Мы разговаривали, пили чай, а потом, когда я окончательно втерся Авакимову в доверие, он властным жестом закрыл мой блокнот и сказал: поедем, я тебе кое-что покажу. Сам сел за руль "уазика", на первой передаче с визгом и завыванием мы прорвались по какой-то старой заросшей травой колее на невысокое плато, окаймленное редким ельником. Авакимов остановил машину, мы вышли. Он молчал, а я смотрел во все глаза. Передо мной была высокая деревянная конструкция, покосившаяся, с побегами зеленых веточек на перекладинах. Поодаль валялась настоящая тачка с тяжелым ржавым колесом. Еще дальше - два приземистых продолговатых то ли дома, то ли коровника; дальше - фрагменты, должно быть, забора с прислоненными тачками; дальше какое-то тряпье, обветшалые дырявые ботинки, сапоги, грязная алюминиевая ложка, скрученная винтом; чугунная печка с оторванной трубой, пара покосившихся крестов, торчащих из талой воды...
- Что это? - спросил я у Авакимова.
- А ты не знаешь? - искренне удивился он.
Я не знал, даже предположить не мог. Альберт Арамович смущенно прошелся пятерней по остаткам волос, надел кепку и сказал: ладно, поехали. По пути до "уазика" он успел сказать мне: это лагерь, Юра, здесь был лагерь. Так я впервые услышал о сталинском ГУЛАГе. Остаток дня он рассказывал мне, что это было...
На том диске Городницкого, конечно же, были не только "Перелетные ангелы", но и потрясающие "Полночное солнце" и "Колымская весна". Это были песни из той русской гулаговской Атлантиды, которую мы и по сей день не знаем толком. Это были песни об огромном людском горе. О горе насильного, пожизненного расставания с любимыми, детьми, друзьями. О горе неправедного суда, публично оболганной жизни. О горе неизживной несправедливости. О великих лагерных людях, ни в чем не виновных, прошедших до конца свой адов путь.
В этих песнях было то, чего нет и по сей день в бесконечных схватках сталинистов и их противников: там жило чувство сострадания несправедливо сосланным в лагеря, оскорбленным и униженным, там было ощущение общей беды и общей вины. Там "Перелетные ангелы" осеняли своими крылами последние мгновения жизни несчастных, пострадавших неведомо за что, похороненных неведомо где.

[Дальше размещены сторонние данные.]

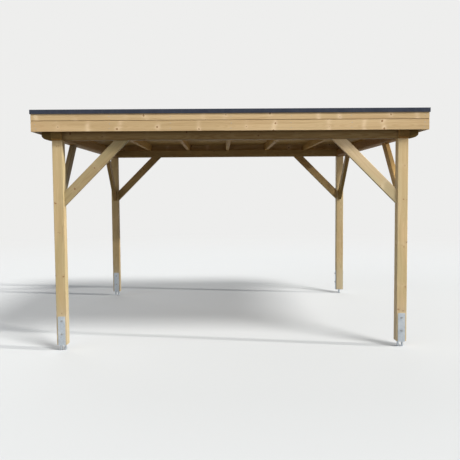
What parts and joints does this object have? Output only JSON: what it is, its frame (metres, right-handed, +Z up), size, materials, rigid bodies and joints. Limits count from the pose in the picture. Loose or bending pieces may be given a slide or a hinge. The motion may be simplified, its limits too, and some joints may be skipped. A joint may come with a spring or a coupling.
{
  "type": "timber carport",
  "caption": "Free-standing flat-roofed timber carport with corner-braced posts on steel anchors, rafters under a boarded roof, board fascia and dark roof-edge trim.",
  "frame": {"origin": "on the ground, in the middle of the post anchors", "axes": "+X to the right as seen from the front, +Y from the front to the rear, +Z up"},
  "size_m": [3.804, 3.476, 2.332],
  "materials": {
    "post_timber": "planed, pressure treated",
    "beam_timber": "planed, pressure treated",
    "brace_timber": "planed, pressure treated",
    "rafter_timber": "planed, pressure treated",
    "roof_boards": "planed boards",
    "kerb_timber": "rough sawn",
    "fascia_timber": "planed, pressure treated",
    "galvanised_steel": "hot-dip galvanised, dull",
    "trim_metal": "satin anthracite",
    "roofing_sheet": "matt"
  },
  "bodies": {
    "root": {"post_front_left": "post_timber", "post_front_right": "post_timber", "post_rear_left": "post_timber", "post_rear_right": "post_timber", "anchor_front_left": "galvanised_steel", "anchor_front_right": "galvanised_steel", "anchor_rear_left": "galvanised_steel", "anchor_rear_right": "galvanised_steel", "header_front": "beam_timber", "header_rear": "beam_timber", "side_beam_left": "beam_timber", "side_beam_right": "beam_timber", "header_brace_front_left": "brace_timber", "side_brace_front_left": "brace_timber", "header_brace_front_right": "brace_timber", "side_brace_front_right": "brace_timber", "header_brace_rear_left": "brace_timber", "side_brace_rear_left": "brace_timber", "header_brace_rear_right": "brace_timber", "side_brace_rear_right": "brace_timber", "rafter_1": "rafter_timber", "rafter_2": "rafter_timber", "rafter_3": "rafter_timber", "rafter_4": "rafter_timber", "rafter_5": "rafter_timber", "rafter_6": "rafter_timber", "rafter_7": "rafter_timber", "roof_deck": "roof_boards", "kerb_left": "kerb_timber", "kerb_right": "kerb_timber", "kerb_front": "kerb_timber", "kerb_rear": "kerb_timber", "roofing": "roofing_sheet", "fascia_left_lower": "fascia_timber", "fascia_left_upper": "fascia_timber", "fascia_right_lower": "fascia_timber", "fascia_right_upper": "fascia_timber", "fascia_front_lower": "fascia_timber", "fascia_front_upper": "fascia_timber", "fascia_rear_lower": "fascia_timber", "fascia_rear_upper": "fascia_timber", "trim_left": "trim_metal", "trim_right": "trim_metal", "trim_front": "trim_metal", "trim_rear": "trim_metal"}
  },
  "joints": []
}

Однажды я шел по его родному Питеру вдоль Новой Голландии. Мимо прошлепал катерок с туристами. Кто-то из них под гитару пел его "Перекаты". Я взглянул на высокое небо в раме арки, оставшейся от Новой Голландии, и, как его перелетные ангелы, опять полетел туда, на Амгунь, где уже все снесено и расчищено, где ничего не осталось, кроме нашей памяти, о том, что действительно было. Другой замечательный поэт сказал как-то: "Время, столкнувшись с памятью, узнает о своем бесправии". Значит, надо петь и помнить, петь, чтобы не забыть.
"Родина" сердечно поздравляет Александра Моисеевича с юбилеем.